Highly Imbalanced dataset
R2 to Python was a very challenging task as proficiency in R2 made the graphs and models look easy but when converting to Python we really faced challenged implementing.

Accomplishments that we're proud of

During the datathon, one of our most significant achievements was overcoming the challenge posed by imbalanced data sets. Initially, these data disparities led to inconsistent model performance, making accurate predictions elusive. However, through meticulous experimentation and the application of advanced sampling techniques, we managed to rebalance the data effectively. This enabled our models to discern patterns more accurately and produce reliable predictions, marking a substantial improvement from our initial trials.

Moreover, our participation in the datathon served as a catalyst for enhancing our proficiency in Python programming. While we were accustomed to analyzing data using Python, the intensity of the datathon pushed us to explore and leverage more advanced libraries and frameworks. This experience not only refined our technical skills but also instilled a deeper understanding of data manipulation and modeling techniques. As a result, we emerged from the datathon not only with improved model performance but also with a newfound confidence in our ability to tackle complex analytical challenges using Python.

What we learned

Participating in the datathon provided our team with a unique opportunity to dive headfirst into the world of data analysis and machine learning. While we revisited Python to refresh our coding skills, the real adventure began as we ventured into new territories like exploratory data analysis (EDA), linear regression, and ML classification. These concepts, once seemingly daunting, quickly became sources of fascination and excitement as we immersed ourselves in understanding their principles and practical applications.

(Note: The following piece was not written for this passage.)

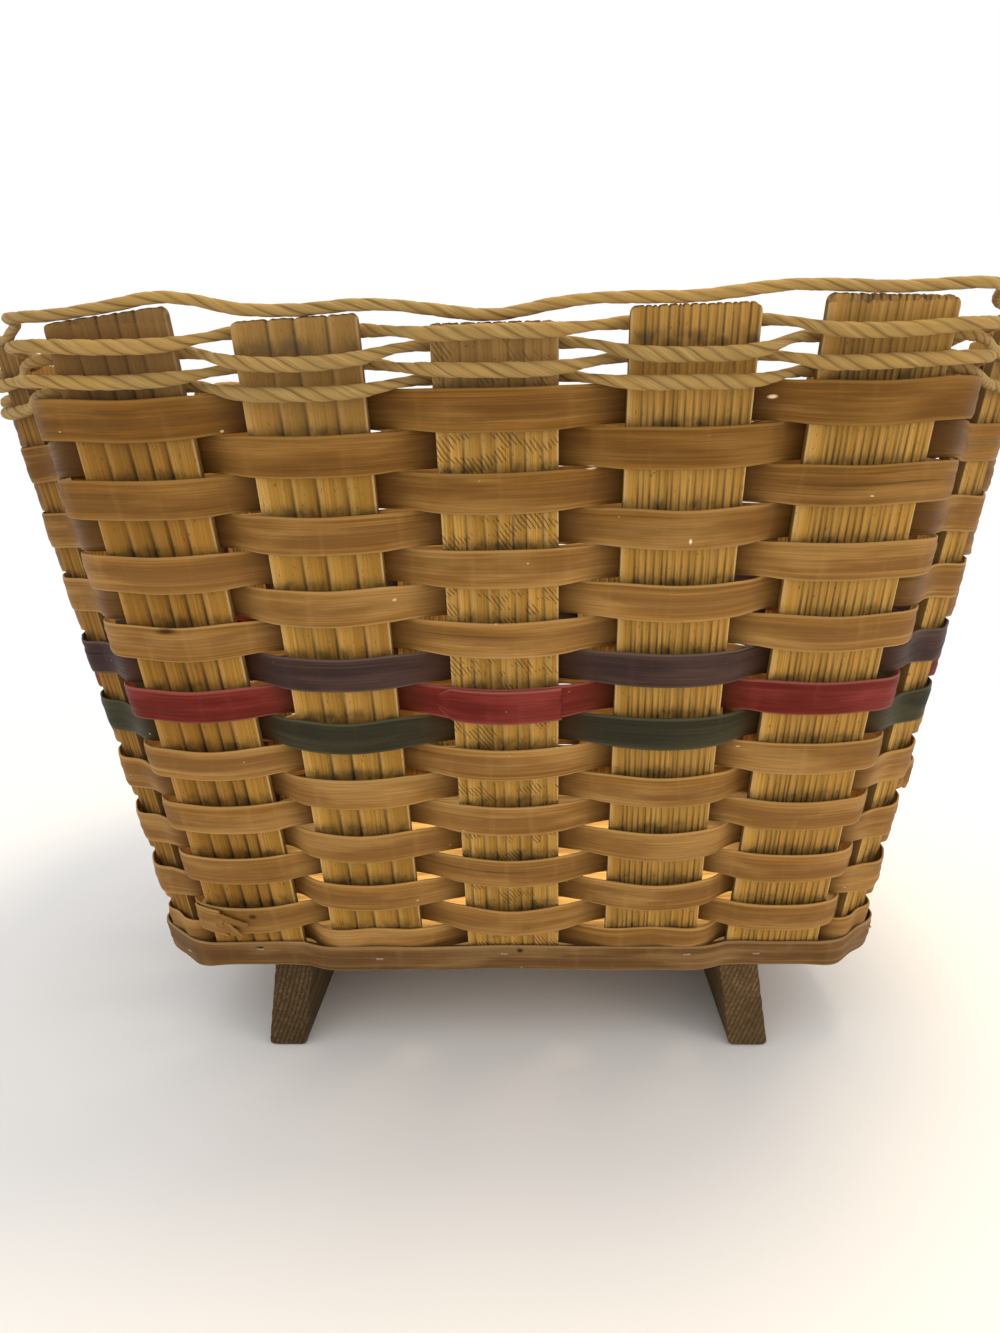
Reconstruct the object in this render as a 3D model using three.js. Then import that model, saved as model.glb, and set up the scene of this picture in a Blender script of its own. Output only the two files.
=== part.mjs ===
// Splint market basket: flat stakes on a board base, plain-woven splints, twisted-cord rim.
// Millimetres, +Z up, the long side along X, front at -Y, resting on Z = 0.

import * as THREE from 'three';

// Sizes of the stakes and of the basket's plan.
const stakeWidth = 38.1;
const cornerWidth = 19.05;         // the four corner stakes are half as wide as the others
const stakeThickness = 4;
const stakeTopCorner = 3;
const standHeight = 41.3;          // underside of the base board above the ground
const footDrop = 3.9;              // the foot positions below are given this far under the board
const planLevel = standHeight - footDrop;
const planRise = 258;              // height above planLevel of the rim positions below

// Outer-face centre of each kind of stake, half distances from the middle of the basket.
const middleFrontFootY = 97;
const middleFrontRimY = 170.5;
const innerFrontFootX = 57.3;
const innerFrontRimX = 58.9;
const outerFrontFootX = 108.3;
const outerFrontRimX = 116.2;
const innerFrontSetBack = 0.7;
const outerFrontSetBack = 3.4;
const cornerFootX = 142;
const cornerFootY = 86.5;
const cornerRimX = 181.2;
const cornerRimY = 107.2;
const cornerTurn = 47;             // degrees the corner stakes face away from the short sides
const middleSideFootX = 154.4;
const middleSideRimX = 201;
const outerSideFootY = 52;
const outerSideRimY = 57;
const outerSideFootSetBack = 1.2;
const outerSideRimSetBack = 0.8;

// Height of the stake tops above planLevel: the rim dips at the middle of the long sides.
const rimLow = 254.9;
const rimRiseInner = 2.6;
const rimRiseOuter = 4.6;
const rimRiseCorner = 5.6;
const rimRiseSide = 5.1;

// Weave.
const gap = 0.3;                   // clearance between pieces that lie against each other
const rows = 18;
const rowPitch = 12.42;            // height from one row of splint to the next
const firstRowLevel = 19.3;        // middle of the lowest row above planLevel
const splintHeight = 12;
const splintThickness = 1.4;
const crownBow = 3.6;              // how far a splint's middle line stands off the stake at its crown
const splintReach = 0.8;           // splints start to bend this far past a stake's edge
const colouredRows = [8, 9, 10];   // counted from the top: plum, red, green

const cordRows = 4;
const cordDiameter = 4.5;
const cordPitch = 4.8;
const cordBow = 4;
const cordDip = 2.2;               // the cords sag a little where they cross a stake
const cordReach = 1.5;
const cordSides = 5;

const rimCordDiameter = 3.9;
const rimCordLift = 3.1;           // the rim cord rises between the places where it is pinned
const rimCordSides = 5;

// Base.
const boardThickness = 9;
const fieldX = 100;                // half sizes of the board's middle field, clear of the weave
const fieldY = 68;
const bandHeight = 13.2;
const bandThickness = 1.5;
const runnerThickness = 16.6;
const runnerSpacing = 192.2;
const runnerSplay = 8.2;           // degrees
const runnerSetBack = 3;           // ends of the runners behind the stakes' outer faces
const runnerEdgeRound = 3;

// Derived.
const halfStake = stakeThickness / 2;
const edgeOffset = halfStake + splintThickness / 2 + gap;
const crownOffset = halfStake + crownBow;
const cordEdgeOffset = halfStake + cordDiameter / 2 + gap;
const cordCrownOffset = cordEdgeOffset + cordBow - cordDiameter / 2 - gap;
const up = new THREE.Vector3(0, 0, 1);
const radians = THREE.MathUtils.degToRad;

const group = new THREE.Group();
group.name = 'splint_market_basket';

function material(colour, roughness) {
  return new THREE.MeshStandardMaterial({ color: colour, roughness, metalness: 0 });
}

function addPiece(name, geometry, colour, roughness) {
  const mesh = new THREE.Mesh(geometry, material(colour, roughness));
  mesh.name = name;
  group.add(mesh);
}

// Stakes.
// The kinds of stake in one quarter of the plan, from the middle of the front to the side.
const quarter = {
  middle: {
    foot: [0, middleFrontFootY],
    rim: [0, middleFrontRimY],
    turn: 90,
    width: stakeWidth,
    rise: 0,
  },
  inner: {
    foot: [innerFrontFootX, middleFrontFootY - innerFrontSetBack],
    rim: [innerFrontRimX, middleFrontRimY - innerFrontSetBack],
    turn: 90,
    width: stakeWidth,
    rise: rimRiseInner,
  },
  outer: {
    foot: [outerFrontFootX, middleFrontFootY - outerFrontSetBack],
    rim: [outerFrontRimX, middleFrontRimY - outerFrontSetBack],
    turn: 90,
    width: stakeWidth,
    rise: rimRiseOuter,
  },
  corner: {
    foot: [cornerFootX, cornerFootY],
    rim: [cornerRimX, cornerRimY],
    turn: cornerTurn,
    width: cornerWidth,
    rise: rimRiseCorner,
  },
  outerSide: {
    foot: [middleSideFootX - outerSideFootSetBack, outerSideFootY],
    rim: [middleSideRimX - outerSideRimSetBack, outerSideRimY],
    turn: 0,
    width: stakeWidth,
    rise: rimRiseSide,
  },
  middleSide: {
    foot: [middleSideFootX, 0],
    rim: [middleSideRimX, 0],
    turn: 0,
    width: stakeWidth,
    rise: rimRiseSide,
  },
};

// Going round from the left end of the front; signs say in which quarter each stake stands.
const order = [
  ['outer', -1, -1], ['inner', -1, -1], ['middle', 1, -1], ['inner', 1, -1], ['outer', 1, -1],
  ['corner', 1, -1], ['outerSide', 1, -1], ['middleSide', 1, 1], ['outerSide', 1, 1], ['corner', 1, 1],
  ['outer', 1, 1], ['inner', 1, 1], ['middle', 1, 1], ['inner', -1, 1], ['outer', -1, 1],
  ['corner', -1, 1], ['outerSide', -1, 1], ['middleSide', -1, 1], ['outerSide', -1, -1], ['corner', -1, -1],
];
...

The journey of learning linear regression and classification with ML from scratch was both challenging and exhilarating. Armed with determination and fueled by a thirst for knowledge, we delved into textbooks, online resources, and hands-on tutorials to grasp the underlying concepts. As we applied these newfound skills to real-world datasets provided during the datathon, each small success served as a testament to our resilience and adaptability. By the end of the event, we emerged not only with a newfound proficiency in Python and machine learning but also with a sense of achievement and confidence in our ability to tackle complex analytical challenges head-on.

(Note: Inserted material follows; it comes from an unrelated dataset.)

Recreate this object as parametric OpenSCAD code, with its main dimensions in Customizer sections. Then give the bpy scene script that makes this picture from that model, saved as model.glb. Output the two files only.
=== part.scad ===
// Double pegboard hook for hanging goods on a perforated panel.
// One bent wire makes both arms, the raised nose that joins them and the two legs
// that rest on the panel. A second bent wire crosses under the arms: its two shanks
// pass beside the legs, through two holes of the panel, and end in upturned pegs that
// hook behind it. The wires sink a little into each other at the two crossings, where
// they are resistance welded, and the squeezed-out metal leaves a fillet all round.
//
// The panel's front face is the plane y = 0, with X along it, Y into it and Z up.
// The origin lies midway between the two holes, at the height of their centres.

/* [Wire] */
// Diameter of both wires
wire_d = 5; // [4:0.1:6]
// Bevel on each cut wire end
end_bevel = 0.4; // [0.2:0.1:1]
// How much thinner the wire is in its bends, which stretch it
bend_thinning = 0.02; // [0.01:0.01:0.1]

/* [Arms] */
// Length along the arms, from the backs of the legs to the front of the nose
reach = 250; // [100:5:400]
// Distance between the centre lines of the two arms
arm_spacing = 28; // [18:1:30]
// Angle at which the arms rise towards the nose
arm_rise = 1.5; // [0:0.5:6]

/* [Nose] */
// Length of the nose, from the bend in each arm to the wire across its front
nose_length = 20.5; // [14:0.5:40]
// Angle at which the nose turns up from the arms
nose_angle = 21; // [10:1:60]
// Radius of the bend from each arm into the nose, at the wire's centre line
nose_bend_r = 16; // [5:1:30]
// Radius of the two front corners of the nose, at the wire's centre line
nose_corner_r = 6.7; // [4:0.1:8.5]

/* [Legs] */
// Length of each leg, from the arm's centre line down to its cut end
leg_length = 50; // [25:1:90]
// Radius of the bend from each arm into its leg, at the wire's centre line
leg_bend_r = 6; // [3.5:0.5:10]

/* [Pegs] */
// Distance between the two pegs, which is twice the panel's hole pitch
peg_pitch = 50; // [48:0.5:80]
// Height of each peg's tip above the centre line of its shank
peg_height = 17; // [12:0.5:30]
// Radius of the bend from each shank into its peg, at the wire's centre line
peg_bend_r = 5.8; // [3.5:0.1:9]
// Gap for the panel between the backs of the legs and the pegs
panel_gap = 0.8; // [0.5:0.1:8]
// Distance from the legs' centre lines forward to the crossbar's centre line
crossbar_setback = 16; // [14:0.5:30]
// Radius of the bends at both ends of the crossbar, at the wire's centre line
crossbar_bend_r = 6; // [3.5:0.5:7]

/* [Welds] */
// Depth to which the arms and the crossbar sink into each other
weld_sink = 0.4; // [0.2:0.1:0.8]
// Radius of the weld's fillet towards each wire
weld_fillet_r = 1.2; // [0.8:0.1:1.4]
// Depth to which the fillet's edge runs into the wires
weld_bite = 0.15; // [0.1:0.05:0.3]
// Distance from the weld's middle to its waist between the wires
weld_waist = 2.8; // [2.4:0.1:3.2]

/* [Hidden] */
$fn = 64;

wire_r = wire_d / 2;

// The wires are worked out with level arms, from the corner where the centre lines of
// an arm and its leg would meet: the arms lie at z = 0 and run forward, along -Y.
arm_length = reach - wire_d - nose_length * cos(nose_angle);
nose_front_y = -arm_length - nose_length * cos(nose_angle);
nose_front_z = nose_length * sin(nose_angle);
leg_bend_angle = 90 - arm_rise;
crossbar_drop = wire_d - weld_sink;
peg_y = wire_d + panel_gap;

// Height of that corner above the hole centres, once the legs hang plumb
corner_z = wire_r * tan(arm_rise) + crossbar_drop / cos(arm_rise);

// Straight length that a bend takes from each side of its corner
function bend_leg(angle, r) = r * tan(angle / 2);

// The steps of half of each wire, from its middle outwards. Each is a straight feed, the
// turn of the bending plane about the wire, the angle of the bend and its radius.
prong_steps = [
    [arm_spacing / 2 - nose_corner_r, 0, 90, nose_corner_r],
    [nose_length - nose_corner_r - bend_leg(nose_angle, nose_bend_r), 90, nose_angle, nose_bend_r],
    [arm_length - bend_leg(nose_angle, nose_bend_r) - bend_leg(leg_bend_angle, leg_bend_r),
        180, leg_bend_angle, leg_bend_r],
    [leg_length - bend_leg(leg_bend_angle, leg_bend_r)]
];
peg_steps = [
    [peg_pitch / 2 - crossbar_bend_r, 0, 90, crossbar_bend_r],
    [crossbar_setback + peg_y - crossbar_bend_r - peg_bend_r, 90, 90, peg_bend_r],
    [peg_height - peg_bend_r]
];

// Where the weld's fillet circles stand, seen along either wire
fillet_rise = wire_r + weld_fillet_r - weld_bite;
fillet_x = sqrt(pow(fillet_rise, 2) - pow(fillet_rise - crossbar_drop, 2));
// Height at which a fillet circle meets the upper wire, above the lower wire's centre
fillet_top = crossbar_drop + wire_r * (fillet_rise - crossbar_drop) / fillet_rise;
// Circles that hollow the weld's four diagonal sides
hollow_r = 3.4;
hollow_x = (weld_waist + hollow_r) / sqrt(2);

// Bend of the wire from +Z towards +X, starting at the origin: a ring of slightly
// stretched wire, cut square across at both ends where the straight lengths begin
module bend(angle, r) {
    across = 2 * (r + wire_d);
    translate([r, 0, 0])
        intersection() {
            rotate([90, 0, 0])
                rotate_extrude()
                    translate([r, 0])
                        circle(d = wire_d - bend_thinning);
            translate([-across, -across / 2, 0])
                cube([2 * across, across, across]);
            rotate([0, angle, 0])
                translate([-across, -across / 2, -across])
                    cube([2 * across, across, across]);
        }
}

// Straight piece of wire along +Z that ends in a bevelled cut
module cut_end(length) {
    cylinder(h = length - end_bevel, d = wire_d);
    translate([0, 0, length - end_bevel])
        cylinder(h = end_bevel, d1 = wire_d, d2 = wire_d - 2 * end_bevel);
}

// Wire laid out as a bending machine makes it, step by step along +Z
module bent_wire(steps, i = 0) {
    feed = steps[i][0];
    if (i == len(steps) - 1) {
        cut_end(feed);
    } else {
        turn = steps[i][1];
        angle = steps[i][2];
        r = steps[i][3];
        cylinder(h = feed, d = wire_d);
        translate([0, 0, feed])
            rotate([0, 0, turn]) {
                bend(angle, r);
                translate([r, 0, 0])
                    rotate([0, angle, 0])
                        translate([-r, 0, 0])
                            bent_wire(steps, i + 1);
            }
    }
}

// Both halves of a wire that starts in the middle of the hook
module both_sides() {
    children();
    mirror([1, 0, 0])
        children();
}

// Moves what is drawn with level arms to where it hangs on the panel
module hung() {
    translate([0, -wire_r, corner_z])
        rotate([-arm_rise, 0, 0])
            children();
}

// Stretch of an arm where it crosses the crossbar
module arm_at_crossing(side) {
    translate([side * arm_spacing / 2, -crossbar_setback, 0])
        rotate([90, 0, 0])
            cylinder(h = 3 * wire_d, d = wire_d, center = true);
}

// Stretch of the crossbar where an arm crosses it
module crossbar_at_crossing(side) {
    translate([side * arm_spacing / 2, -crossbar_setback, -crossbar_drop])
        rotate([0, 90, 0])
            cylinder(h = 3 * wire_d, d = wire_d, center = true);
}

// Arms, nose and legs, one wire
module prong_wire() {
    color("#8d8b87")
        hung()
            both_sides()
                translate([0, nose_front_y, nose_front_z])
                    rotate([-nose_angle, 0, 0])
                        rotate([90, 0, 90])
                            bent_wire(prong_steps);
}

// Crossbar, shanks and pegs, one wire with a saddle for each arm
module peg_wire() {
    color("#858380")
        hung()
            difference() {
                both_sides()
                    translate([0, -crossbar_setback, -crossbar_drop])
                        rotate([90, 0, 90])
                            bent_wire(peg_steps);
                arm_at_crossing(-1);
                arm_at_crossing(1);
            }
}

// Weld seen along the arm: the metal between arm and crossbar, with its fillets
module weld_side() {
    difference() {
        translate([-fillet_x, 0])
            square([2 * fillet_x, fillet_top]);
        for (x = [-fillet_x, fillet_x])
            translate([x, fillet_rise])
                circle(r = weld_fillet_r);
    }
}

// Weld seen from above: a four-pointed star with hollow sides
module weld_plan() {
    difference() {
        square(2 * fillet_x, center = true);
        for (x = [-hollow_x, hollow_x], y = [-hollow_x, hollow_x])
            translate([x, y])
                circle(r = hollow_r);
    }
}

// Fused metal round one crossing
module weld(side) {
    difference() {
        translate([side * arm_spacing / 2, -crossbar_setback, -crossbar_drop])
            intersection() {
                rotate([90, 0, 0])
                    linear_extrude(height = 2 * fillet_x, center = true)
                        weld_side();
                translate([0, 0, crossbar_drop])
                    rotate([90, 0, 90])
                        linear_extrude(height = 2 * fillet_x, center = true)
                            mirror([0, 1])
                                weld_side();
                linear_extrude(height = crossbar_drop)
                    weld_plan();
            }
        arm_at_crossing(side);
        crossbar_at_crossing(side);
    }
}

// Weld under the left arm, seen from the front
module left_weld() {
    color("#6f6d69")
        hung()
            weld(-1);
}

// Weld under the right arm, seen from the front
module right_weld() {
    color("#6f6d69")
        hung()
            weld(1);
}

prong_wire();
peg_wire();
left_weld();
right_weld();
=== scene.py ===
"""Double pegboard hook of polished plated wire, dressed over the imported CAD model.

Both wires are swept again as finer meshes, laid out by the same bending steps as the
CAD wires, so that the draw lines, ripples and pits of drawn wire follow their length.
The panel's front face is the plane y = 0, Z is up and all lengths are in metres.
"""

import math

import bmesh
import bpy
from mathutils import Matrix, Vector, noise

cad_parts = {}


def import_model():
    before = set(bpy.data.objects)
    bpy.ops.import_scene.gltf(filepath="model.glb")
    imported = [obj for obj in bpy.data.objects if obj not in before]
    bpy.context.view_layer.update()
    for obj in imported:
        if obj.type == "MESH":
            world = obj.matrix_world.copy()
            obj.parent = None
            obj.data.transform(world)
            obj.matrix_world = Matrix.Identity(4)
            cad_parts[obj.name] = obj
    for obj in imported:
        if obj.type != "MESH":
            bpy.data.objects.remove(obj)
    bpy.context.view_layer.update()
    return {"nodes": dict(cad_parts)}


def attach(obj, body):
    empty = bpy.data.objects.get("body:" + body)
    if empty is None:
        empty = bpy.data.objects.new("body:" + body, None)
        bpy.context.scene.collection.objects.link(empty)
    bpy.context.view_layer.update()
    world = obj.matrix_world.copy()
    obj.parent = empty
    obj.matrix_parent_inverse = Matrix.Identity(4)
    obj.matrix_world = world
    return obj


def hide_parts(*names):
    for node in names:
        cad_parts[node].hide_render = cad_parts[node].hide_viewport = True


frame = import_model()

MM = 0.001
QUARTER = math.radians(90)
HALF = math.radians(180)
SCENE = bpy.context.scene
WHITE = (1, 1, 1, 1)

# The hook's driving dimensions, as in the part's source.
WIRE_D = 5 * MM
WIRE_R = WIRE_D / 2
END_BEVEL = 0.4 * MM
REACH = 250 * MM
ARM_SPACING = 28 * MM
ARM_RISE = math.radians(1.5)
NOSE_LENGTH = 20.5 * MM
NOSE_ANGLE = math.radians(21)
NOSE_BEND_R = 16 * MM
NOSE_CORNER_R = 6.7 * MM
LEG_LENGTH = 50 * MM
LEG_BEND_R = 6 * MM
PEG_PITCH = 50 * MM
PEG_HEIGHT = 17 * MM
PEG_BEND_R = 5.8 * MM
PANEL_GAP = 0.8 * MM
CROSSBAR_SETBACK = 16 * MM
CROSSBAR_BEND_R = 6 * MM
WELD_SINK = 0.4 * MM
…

What's next for Red Wine Quality

Moving forward, our focus for Red Wine Quality revolves around refining our predictive models through the integration of advanced machine learning techniques like ensemble learning and deep learning. This entails capturing nuanced relationships within the data to enhance prediction accuracy, alongside expanding our dataset to include a broader range of features such as environmental factors, grape characteristics, and production processes. Simultaneously, we are eager to apply our models in practical settings, collaborating with industry partners to optimize vineyard management practices and assist consumers in selecting wines tailored to their preferences. Through iterative refinement and user feedback, we are committed to continuously improving the usability and performance of our models, ensuring their relevance and effectiveness in addressing the evolving needs of the wine industry.